A spokeswoman for Sistema, Valexpharm's parent company at the time of the trial, denied that Arbacom was related to Sistema in any way.

However, Valexpharm's current chief executive Alexander Bakhutashvili, a former president of Valexpharm's immediate parent company Binnopharm, described Arbacom as a "partner generic company".

Mr Pedersen insisted that there was "absolutely no linkage" between the epilepsy drug contract and Arbacom's Cipralex trial. He said Arbacom had been trying to prove that Cipralex and Cipramil were identical, with the aim of producing a cheaper version of the former. When the results came out proving the clear superiority of Cipralex, he said, Arbacom offered to sell the data to Lundbeck. "We told them to publish," Mr Pedersen said. The company ended up paying for Arbacom's data, he added, but this was its only involvement in the trial. "Regulators prefer studies done by pharmaceutical companies because they are rigorous," Mr Pedersen said. "There was no reason at all for us to be involved with the Arbacom trial."

But questions remain over whether Cipralex represents good value for money to the NHS. The drug has been cited as an example of "evergreening" – a strategy manufacturers use to extend the life of a drug patent. When a drug is about to go off-patent, which would allow it to be copied and sold in a cheaper generic form, the company slightly alters the chemical make-up of its drug and files a new patent. This version is then protected and sold as a new drug, although it often contains similar ingredients to the old one.
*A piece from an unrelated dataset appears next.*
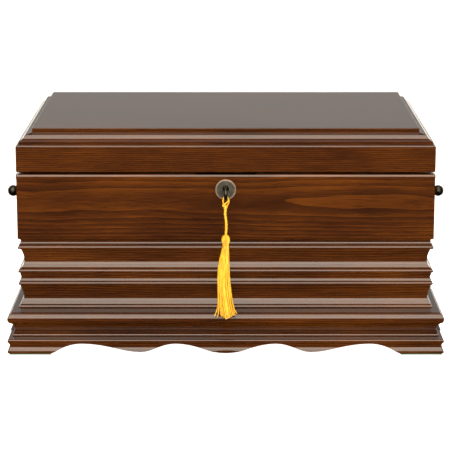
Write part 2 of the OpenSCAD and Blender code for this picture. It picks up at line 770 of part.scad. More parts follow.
front_board();
back_board();
left_board();
right_board();
waist_front();
waist_back();
waist_left();
waist_right();
plinth_front();
plinth_back();
plinth_left();
plinth_right();
bottom_board();
floor_lining();
corner_blocks();
foot_pads();
lid_top();
lid_front_rail();
lid_back_rail();
lid_left_rail();
lid_right_rail();
hinge_left_body_leaf();
hinge_right_body_leaf();
hinge_left_lid_leaf();
hinge_right_lid_leaf();
hinge_pins();
hinge_body_screws();
hinge_lid_screws();
lock_case();
lock_screws();
lock_cam();
lock_bolt();
lock_strike();
strike_screws();
escutcheon();
key();
tassel_loop();
tassel_cord();
tassel_head();
tassel_skirt();
left_handle_posts();
right_handle_posts();
left_handle_nuts();
right_handle_nuts();
left_bail();
right_bail();
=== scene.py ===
# Wooden keepsake chest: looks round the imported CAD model. Metres, in the model's own frame:
# +X is the chest's right hand end, +Y its back, +Z up.
import json
import math
import random

import bpy
from mathutils import Matrix, Vector


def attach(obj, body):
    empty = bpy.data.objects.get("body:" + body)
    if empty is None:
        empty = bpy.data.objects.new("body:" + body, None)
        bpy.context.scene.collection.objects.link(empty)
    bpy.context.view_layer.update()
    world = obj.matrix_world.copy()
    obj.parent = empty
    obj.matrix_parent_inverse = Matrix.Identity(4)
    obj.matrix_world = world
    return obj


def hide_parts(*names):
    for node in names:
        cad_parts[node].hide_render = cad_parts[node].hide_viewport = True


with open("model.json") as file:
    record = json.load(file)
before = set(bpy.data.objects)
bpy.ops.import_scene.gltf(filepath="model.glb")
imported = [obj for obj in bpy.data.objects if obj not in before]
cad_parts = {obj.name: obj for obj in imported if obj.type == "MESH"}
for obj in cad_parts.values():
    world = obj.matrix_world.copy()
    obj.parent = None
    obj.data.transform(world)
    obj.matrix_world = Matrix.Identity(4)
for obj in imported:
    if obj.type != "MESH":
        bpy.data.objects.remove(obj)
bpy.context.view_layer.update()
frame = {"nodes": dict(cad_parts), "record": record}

MM = 0.001
NODES = frame["nodes"]

# ---------- camera ----------

CAMERA_AT = (-0.0007, -1.996, 0.5506)
CAMERA_PITCH = 12.6                  # degrees below level
SENSOR_WIDTH = 36
LENS = 152
camera_data = bpy.data.cameras.new("camera")
camera_data.sensor_width = SENSOR_WIDTH
camera_data.lens = LENS
camera_data.clip_start = 0.05
camera = bpy.data.objects.new("camera", camera_data)
camera.location = CAMERA_AT
camera.rotation_euler = (math.radians(90 - CAMERA_PITCH), 0, 0)
bpy.context.scene.collection.objects.link(camera)
bpy.context.scene.camera = camera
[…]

Cipramil's patent expired in 2002, at a time when it accounted for 80 per cent of Lundbeck's revenues. Just before this, Lundbeck released Cipralex on to the market. In an article in the British Medical Journal, a senior cardiologist argued: "When resources are limited, giving one patient an expensive drug with no added value when cheaper alternatives exist stops other patients getting treatments they need."

Lundbeck rejected suggestions of "evergreening" in the case of Cipramil and Cipralex. "That is simply not the case," said Mr Pedersen.

A spokeswoman from the Department of Health said: “We are modernising the NHS so we can give patients better access to the medicines they need. That is why we are changing the way drugs are priced to ensure they offer value for money.

“Doctors should be able to focus on what matters most - achieving the best health outcomes for their patient. Value-based pricing will ensure that the price the NHS pays for medicines is based on an assessment of their value, looking at the benefits for the patient, unmet need, therapeutic innovation and benefit to society as a whole.”